Keadilan dalam distribusi diartikan sebagai suatu distribusi pendapatan dan kekayaan secara adil sesuai dengan norma-norma fairness yang diterima secara universal. Keadaan sosial yang benar ialah keadaan yang memprioritaskan kesejajaran yang ditandai dengan tingkat kesejahteraan pendapatan (kekayaan) yang tinggi dalam sistem sosial.
Di samping itu, memastikan bahwa struktur produksi harus menjamin terciptanya hasil-hasil yang adil. Afzalur Rahman menjelaskan, Islam menghendaki distribusi secara adil dengan memberikan kesamaan pada manusia dalam berusaha untuk mendapatkan harta kekayaan tanpa memandang perbedaan kasta (kelas), kepercayaan, atau warna kulit.

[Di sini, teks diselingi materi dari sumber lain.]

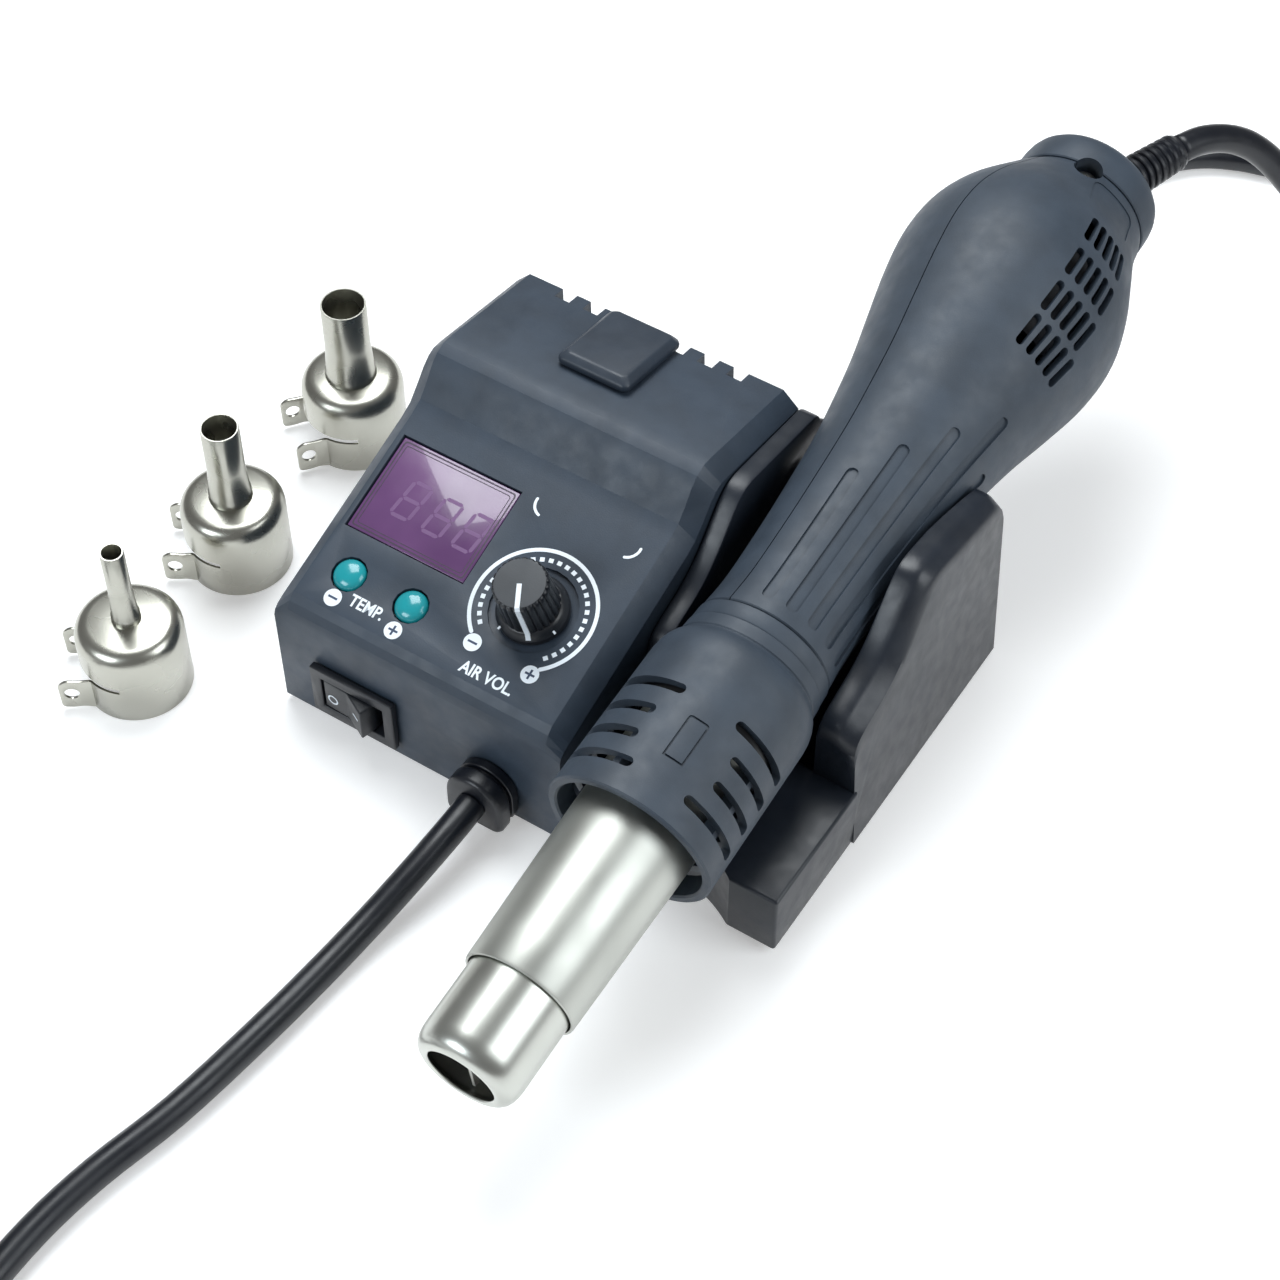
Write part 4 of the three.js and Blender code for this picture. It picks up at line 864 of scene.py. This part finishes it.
def shell_pieces():
    walls = boolean(shell_loft(0), shell_loft(2.0, 38.0, 3.0, 60))
    vents = []
    for t, start, stop in VENT_ROWS:
        for i in range(5):
            at = radial(t, start + (stop - start) * i / 4)
            vents.append(prism("vent", stadium(7.8, 1.95), 15, 34, at))
    boolean(walls, joined(vents))
    grooves = []
    for angle, stop in GRIP_GROOVES:
        at = radial((GROOVE_START + stop) / 2, angle)
        grooves.append(prism("groove", stadium(stop - GROOVE_START, 2.7), 9, 28, at))
    boolean(walls, boolean(joined(grooves), shell_loft(0.55)))
    label = prism("label", fillet([(-3.7, -6.4), (3.7, -6.4), (3.7, 6.4), (-3.7, 6.4)], 2.2, 6),
                  9, 28, radial(163.6, 51))
    boolean(walls, boolean(label, shell_loft(0.22)))
    boolean(walls, prism("hole", circle(3.3, 32), 8, 25, CAP_SCREW_AT))
    seam = radial(0, SEAM_ANGLE - 90)
    other = walls.copy()
    other.data = walls.data.copy()
    bpy.context.scene.collection.objects.link(other)
    boolean(walls, box_tool(0, 200, -60, 60, 0.15, 60, seam), "INTERSECT")
    boolean(other, box_tool(0, 200, -60, 60, -60, -0.15, seam), "INTERSECT")
    walls.name = "shell_vented_fine"
    other.name = "shell_plain_fine"
    finish_piece(walls, HANDLE_LOOK, "handle", ["shell_vented"], 35)
    finish_piece(other, HANDLE_LOOK, "handle", ["shell_plain"], 35)


shell_pieces()
cradle_pieces()

# ------------------------------------------------------------------ slotted guard
GUARD_MARK_ANGLE = 78.4
FRAME_ANGLE = 77
# Station of each row of slots, and how far from the mark they start: usually, and left of it.
SLOT_ROWS = [(-5.4, 20, 17), (0.8, 30, 26), (7, 30, 26), (13.3, 20, 17)]
SLOT_END = 78


def curved_slot(start, stop, t, width, r0, r1):
    """Slot round the handle axis with round ends; angles as in radial()."""
    rings = []
    middle = (r0 + r1) / 2
    end = math.degrees(width / 2 / middle)
    angles = [start + end * (1 - math.cos(math.pi / 2 * i / 5)) for i in range(6)]
    steps = 20
    angles += [start + end + (stop - start - 2 * end) * i / steps for i in range(1, steps)]
    angles += [stop - end * (1 - math.cos(math.pi / 2 * i / 5)) for i in range(5, -1, -1)]
    for angle in angles:
        inside = min(angle - start, stop - angle, end)
        h = max(0.03, width / 2 * math.sqrt(max(0.0, 1 - (1 - inside / end) ** 2)))
        a = math.radians(angle)
        u, v = math.sin(a), math.cos(a)
        rings.append([(r0 * u, r0 * v, t - h), (r1 * u, r1 * v, t - h), (r1 * u, r1 * v, t + h),
                      (r0 * u, r0 * v, t + h)])
    return loft("slot", rings, HANDLE)


def guard():
    outer = [(18.2, 24), (18.0, 26), (17.6, 27.6), (17.0, 28.9), (16.2, 29.9),
             (15.85, 30.3), (15.75, 30.7), (15.95, 31.0), (15.75, 33.8), (15.4, 34.0),
             (15.6, 34.4), (15.45, 37.5), (15.2, 37.7)]
    inner = [(13.8, 37.7), (13.8, 31), (16.3, 26)]
    profile = [(16.5, -11.6), (16.9, -12.0), (18.1, -12.0), (18.5, -11.6)] + outer + inner
    body = lathe("guard_fine", profile, HANDLE, 144)
    slots = []
    for half in (0, 180):
        for side in (1, -1):
            for t, usual, beside_mark in SLOT_ROWS:
                near = beside_mark if side > 0 and half == 0 else usual
                ends = sorted(GUARD_MARK_ANGLE + half + side * a for a in (near, SLOT_END))
                slots.append(curved_slot(*ends, t, 2.3, 15.0, 22.0))
    boolean(body, joined(slots))
    mark = radial(4.3, FRAME_ANGLE)
    frame_line = prism("line", fillet([(-5.1, -2.3), (5.1, -2.3), (5.1, 2.3), (-5.1, 2.3)], 0.9, 5),
                       17.9, 20, mark)
    boolean(frame_line, prism("in", fillet([(-4.65, -1.85), (4.65, -1.85), (4.65, 1.85),
                                            (-4.65, 1.85)], 0.6, 5), 17, 21, mark))
    boolean(body, frame_line)
    finish_piece(body, HANDLE_LOOK, "handle", ["guard"], 35)
    for i, angle in enumerate((20, 110, 200, 290)):
        rib = box_tool(-9, 11, -0.8, 0.8, 13.5, 16.6, radial(0, angle))
        rib.name = f"guard_rib_{i}"
        finish_piece(rib, HANDLE_LOOK, "handle")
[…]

Setiap orang boleh mendapatkan harta secara bebas menurut kemampuan usaha mereka tanpa batasan sosial atau peraturan. Namun, Islam tidak membenarkan perbedaan kekayaan lahiriah yang melampaui batas dan berusaha mempertahankannya dalam batasan-batasan yang wajar (Rahman, 1995).
Upaya tersebut dilakukan dengan tidak hanya mengandalkan mekanisme pasar dalam proses distribusi pendapatan dan kesejahteraan di masyarakat, melainkan juga dengan mengaplikasikan mekanisme redistribusi yang telah digariskan syariah, seperti adanya instrumen zakat yang merupakan salah satu sarana mewujudkan keadilan distribusi. Keadilan distribusi dalam ekonomi Islam memiliki tujuan, yakni agar kekayaan tidak menumpuk pada sebagian kecil masyarakat tetapi selalu beredar dalam masyarakat.
Baca Juga: 4 Pendekatan Pengambilan Keputusan Etis
Jadi, keadilan distribusi menjamin terciptanya pembagian yang adil dalam kemakmuran sehingga memberikan kontribusi pada kualitas hidup yang lebih baik. Muhammad Shyarif Chaudhry, mengemukakan bahwa distribusi ekonomi penting dilakukan untuk menciptakan kesejahteraan di masyarakat sebagai bagian dari komitmen persaudaraan dan umat.